Directions – Transcribe only the lines of the listing below from the one holding "over the origin" through the one holding "imported = [obj", inclusive, without any change.

Given records –
|---|

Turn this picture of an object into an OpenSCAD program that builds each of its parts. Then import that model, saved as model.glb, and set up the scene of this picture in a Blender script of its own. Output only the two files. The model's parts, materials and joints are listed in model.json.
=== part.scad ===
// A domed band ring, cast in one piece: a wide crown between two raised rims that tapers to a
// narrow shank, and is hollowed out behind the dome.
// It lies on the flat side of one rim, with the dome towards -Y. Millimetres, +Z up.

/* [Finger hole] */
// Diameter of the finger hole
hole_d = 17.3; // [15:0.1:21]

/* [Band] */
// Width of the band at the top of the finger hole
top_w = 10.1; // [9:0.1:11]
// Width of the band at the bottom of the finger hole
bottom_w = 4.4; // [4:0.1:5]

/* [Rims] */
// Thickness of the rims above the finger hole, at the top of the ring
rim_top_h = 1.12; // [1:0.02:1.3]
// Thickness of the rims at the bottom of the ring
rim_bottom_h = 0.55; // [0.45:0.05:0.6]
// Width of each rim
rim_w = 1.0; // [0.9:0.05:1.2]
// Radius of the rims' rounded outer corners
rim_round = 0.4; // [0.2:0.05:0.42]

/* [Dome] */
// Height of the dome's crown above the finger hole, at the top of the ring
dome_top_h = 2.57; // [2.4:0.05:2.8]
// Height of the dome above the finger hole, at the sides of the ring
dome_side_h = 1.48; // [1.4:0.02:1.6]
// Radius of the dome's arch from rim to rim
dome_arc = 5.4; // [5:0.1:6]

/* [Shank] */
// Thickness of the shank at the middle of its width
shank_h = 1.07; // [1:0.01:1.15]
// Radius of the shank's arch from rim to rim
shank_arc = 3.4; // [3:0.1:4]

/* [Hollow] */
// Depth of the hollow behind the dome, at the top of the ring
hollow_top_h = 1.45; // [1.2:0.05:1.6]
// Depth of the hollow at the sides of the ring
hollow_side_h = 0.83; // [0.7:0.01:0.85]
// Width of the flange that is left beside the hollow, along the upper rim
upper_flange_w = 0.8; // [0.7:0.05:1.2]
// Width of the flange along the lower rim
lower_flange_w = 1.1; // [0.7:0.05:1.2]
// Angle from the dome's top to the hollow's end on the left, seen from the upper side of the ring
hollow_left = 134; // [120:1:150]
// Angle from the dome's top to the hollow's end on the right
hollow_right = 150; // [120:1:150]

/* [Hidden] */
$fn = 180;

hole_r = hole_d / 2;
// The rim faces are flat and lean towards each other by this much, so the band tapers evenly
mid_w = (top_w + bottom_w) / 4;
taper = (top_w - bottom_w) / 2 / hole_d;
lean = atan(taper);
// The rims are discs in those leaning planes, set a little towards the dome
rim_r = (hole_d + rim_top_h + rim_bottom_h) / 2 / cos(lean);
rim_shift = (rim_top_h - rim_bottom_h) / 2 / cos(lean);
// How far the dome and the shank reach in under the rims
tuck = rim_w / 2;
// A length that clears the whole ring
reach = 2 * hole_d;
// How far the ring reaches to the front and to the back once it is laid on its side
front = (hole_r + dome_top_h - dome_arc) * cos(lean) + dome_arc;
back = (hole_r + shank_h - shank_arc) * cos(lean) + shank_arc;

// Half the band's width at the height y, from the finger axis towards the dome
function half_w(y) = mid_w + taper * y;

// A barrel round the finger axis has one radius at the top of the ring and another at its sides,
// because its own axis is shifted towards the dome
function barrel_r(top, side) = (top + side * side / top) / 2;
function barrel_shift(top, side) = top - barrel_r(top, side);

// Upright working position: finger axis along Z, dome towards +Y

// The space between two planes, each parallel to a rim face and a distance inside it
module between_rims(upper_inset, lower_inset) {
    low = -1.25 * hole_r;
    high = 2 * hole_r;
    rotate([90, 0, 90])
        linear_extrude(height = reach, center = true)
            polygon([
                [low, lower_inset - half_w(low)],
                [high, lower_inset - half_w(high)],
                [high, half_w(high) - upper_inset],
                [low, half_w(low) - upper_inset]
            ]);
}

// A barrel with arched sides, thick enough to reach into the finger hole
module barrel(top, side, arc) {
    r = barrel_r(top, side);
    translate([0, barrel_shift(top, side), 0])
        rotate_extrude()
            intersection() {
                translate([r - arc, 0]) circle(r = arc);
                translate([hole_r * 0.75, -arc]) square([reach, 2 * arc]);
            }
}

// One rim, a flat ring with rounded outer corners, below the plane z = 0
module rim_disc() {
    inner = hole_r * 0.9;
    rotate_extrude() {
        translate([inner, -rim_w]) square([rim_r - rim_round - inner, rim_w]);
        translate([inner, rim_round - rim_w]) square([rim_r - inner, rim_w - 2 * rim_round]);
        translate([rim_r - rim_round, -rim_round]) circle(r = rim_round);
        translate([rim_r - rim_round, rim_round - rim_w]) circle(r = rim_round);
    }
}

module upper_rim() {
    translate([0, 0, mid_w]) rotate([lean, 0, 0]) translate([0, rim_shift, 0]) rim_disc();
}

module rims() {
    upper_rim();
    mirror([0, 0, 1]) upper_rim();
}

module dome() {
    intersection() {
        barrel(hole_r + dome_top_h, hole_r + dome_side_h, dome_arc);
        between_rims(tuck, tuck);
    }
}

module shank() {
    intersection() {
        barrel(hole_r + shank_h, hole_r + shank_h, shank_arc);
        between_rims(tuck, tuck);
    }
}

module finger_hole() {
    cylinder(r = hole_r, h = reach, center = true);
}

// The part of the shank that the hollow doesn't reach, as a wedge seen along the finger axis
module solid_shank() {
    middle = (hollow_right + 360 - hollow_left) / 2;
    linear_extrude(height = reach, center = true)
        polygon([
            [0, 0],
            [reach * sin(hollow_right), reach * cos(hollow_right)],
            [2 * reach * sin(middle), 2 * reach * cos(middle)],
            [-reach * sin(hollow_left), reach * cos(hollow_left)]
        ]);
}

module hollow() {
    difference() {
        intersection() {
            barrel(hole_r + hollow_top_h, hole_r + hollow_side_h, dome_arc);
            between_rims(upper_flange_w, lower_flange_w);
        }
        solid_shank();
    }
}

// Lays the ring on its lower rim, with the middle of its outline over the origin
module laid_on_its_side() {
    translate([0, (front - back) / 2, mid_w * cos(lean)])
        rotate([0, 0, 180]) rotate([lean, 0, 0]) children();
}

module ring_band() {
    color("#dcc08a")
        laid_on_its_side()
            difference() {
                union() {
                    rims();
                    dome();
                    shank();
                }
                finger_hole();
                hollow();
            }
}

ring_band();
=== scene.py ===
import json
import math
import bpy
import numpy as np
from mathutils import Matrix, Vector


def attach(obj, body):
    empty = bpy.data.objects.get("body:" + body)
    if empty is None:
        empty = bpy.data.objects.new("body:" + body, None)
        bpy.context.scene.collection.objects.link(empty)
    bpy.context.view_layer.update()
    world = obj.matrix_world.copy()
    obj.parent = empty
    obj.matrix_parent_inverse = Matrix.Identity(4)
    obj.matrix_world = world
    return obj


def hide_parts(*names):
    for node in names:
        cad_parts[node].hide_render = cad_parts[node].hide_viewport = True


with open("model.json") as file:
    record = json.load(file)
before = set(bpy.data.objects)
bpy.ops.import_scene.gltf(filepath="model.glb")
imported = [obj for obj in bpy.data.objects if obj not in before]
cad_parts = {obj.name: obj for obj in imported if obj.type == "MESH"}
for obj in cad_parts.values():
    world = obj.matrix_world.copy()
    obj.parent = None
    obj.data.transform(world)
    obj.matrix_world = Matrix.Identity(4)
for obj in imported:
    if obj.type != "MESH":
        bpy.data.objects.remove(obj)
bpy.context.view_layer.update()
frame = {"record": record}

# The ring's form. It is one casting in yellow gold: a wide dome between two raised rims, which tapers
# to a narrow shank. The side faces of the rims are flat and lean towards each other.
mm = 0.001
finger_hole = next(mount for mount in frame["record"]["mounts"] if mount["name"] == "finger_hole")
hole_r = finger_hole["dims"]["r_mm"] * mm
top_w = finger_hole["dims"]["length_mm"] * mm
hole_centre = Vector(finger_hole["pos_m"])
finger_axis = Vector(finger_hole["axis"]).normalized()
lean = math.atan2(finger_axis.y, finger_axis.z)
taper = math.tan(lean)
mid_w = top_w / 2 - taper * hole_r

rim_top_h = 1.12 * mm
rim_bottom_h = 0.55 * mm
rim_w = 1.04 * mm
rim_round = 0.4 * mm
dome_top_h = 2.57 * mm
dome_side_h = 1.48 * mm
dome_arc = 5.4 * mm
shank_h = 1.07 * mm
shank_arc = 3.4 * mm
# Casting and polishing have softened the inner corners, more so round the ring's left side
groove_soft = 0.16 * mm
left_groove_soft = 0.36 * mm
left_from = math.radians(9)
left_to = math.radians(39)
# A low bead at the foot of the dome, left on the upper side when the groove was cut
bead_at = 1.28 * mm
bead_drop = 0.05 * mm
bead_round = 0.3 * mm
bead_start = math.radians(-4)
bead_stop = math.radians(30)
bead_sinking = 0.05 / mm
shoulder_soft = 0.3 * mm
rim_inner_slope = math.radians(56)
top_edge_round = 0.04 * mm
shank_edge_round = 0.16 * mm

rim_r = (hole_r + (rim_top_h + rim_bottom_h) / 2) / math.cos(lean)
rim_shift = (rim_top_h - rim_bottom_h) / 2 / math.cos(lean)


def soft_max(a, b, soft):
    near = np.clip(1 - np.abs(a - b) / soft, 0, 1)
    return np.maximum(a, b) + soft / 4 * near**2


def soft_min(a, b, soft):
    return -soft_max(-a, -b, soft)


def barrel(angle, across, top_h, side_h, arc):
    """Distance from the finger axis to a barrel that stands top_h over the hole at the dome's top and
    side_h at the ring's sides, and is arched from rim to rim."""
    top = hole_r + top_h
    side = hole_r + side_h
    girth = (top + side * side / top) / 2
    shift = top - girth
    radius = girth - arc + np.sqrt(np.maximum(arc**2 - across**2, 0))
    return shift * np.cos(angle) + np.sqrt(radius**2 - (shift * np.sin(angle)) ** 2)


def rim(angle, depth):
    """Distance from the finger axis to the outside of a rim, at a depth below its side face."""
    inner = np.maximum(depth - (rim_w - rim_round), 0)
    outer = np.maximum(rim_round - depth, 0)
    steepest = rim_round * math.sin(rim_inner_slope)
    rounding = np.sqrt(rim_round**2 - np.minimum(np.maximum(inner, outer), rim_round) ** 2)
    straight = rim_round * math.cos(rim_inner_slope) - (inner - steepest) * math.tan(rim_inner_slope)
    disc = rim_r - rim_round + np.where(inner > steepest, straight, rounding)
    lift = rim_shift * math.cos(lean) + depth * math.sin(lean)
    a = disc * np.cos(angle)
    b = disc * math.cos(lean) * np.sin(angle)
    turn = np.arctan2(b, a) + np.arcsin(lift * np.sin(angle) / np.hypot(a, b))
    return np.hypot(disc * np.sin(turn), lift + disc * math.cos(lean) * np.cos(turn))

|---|

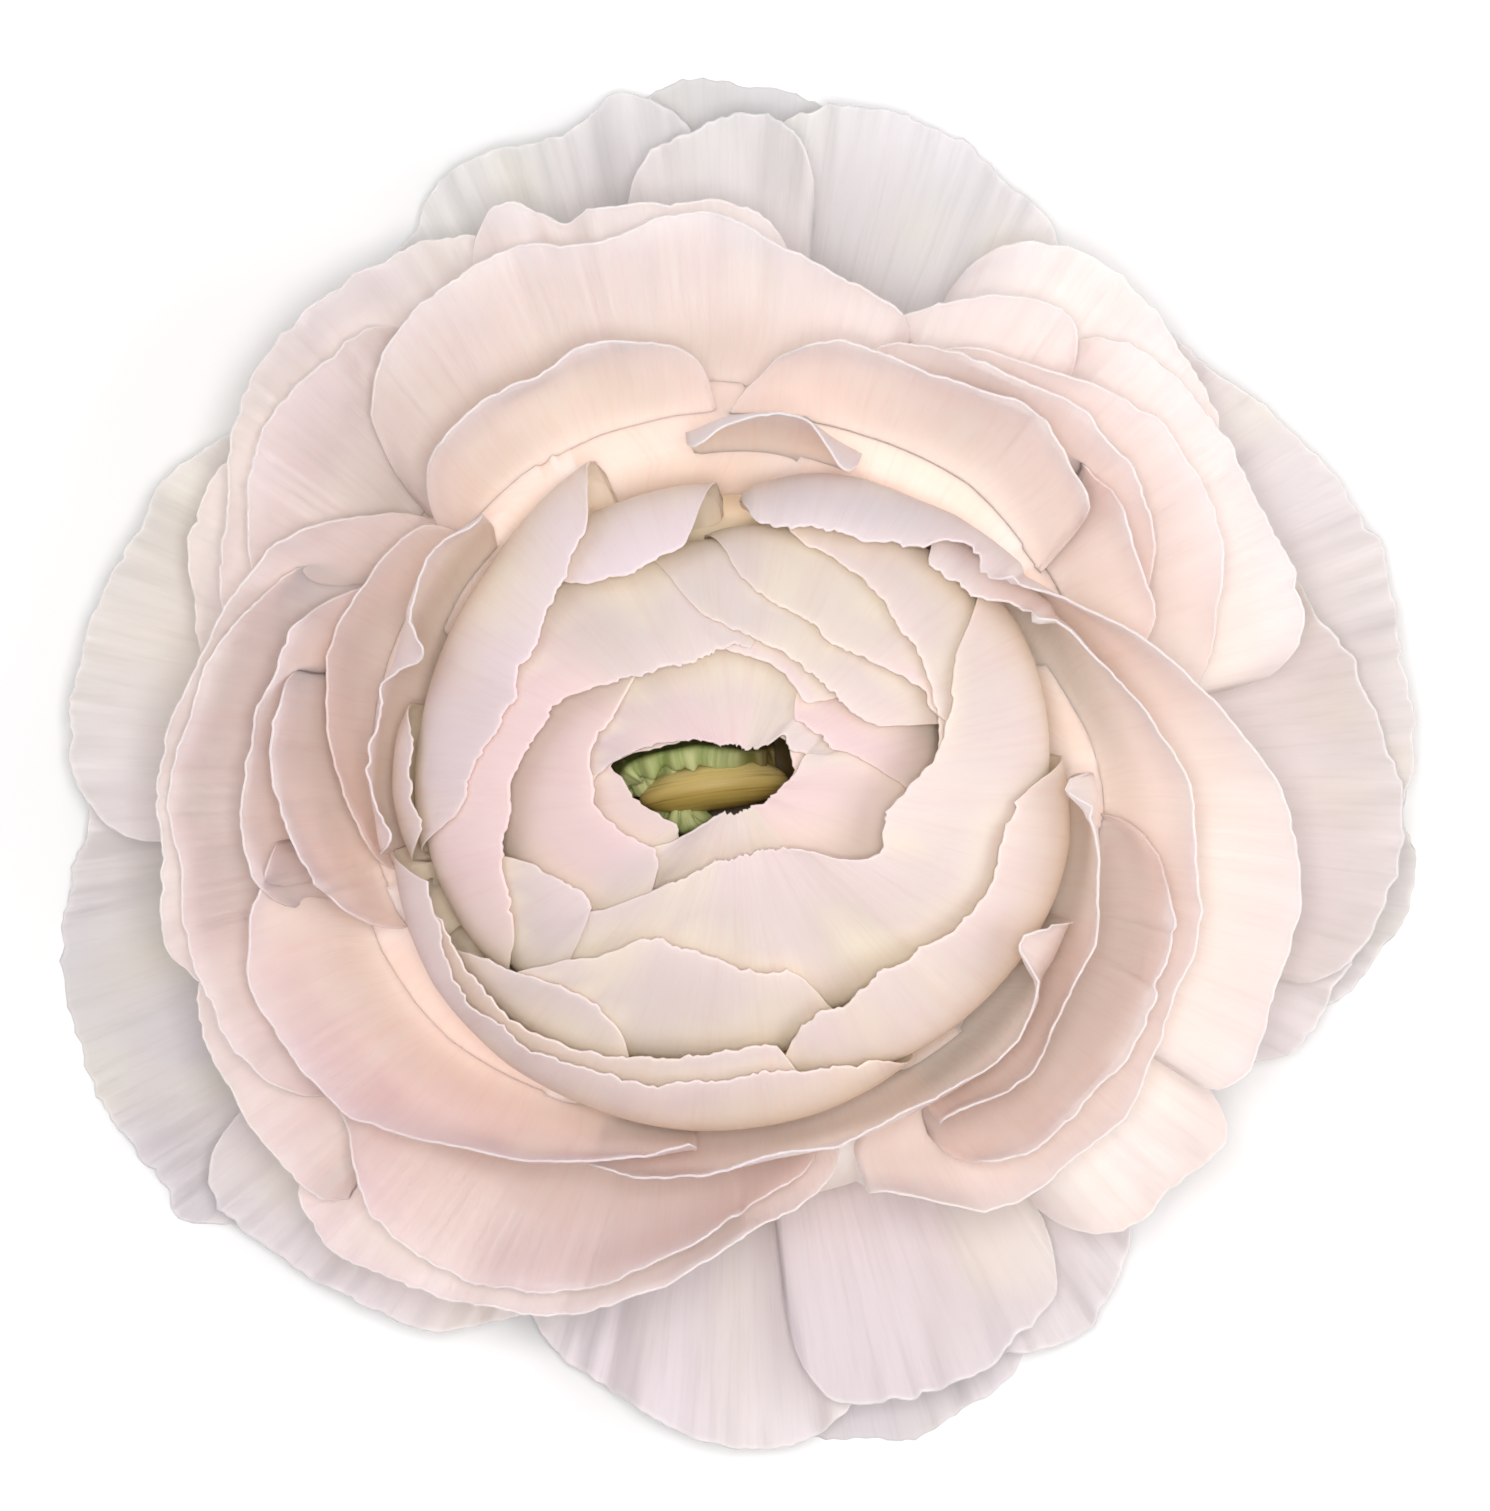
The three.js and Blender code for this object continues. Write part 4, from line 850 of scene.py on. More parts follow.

|---|

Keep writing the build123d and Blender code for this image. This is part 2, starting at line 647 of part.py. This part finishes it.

|---|

Solution below –
// Lays the ring on its lower rim, with the middle of its outline over the origin
module laid_on_its_side() {
    translate([0, (front - back) / 2, mid_w * cos(lean)])
        rotate([0, 0, 180]) rotate([lean, 0, 0]) children();
}

module ring_band() {
    color("#dcc08a")
        laid_on_its_side()
            difference() {
                union() {
                    rims();
                    dome();
                    shank();
                }
                finger_hole();
                hollow();
            }
}

ring_band();
=== scene.py ===
import json
import math
import bpy
import numpy as np
from mathutils import Matrix, Vector


def attach(obj, body):
    empty = bpy.data.objects.get("body:" + body)
    if empty is None:
        empty = bpy.data.objects.new("body:" + body, None)
        bpy.context.scene.collection.objects.link(empty)
    bpy.context.view_layer.update()
    world = obj.matrix_world.copy()
    obj.parent = empty
    obj.matrix_parent_inverse = Matrix.Identity(4)
    obj.matrix_world = world
    return obj


def hide_parts(*names):
    for node in names:
        cad_parts[node].hide_render = cad_parts[node].hide_viewport = True


with open("model.json") as file:
    record = json.load(file)
before = set(bpy.data.objects)
bpy.ops.import_scene.gltf(filepath="model.glb")
imported = [obj for obj in bpy.data.objects if obj not in before]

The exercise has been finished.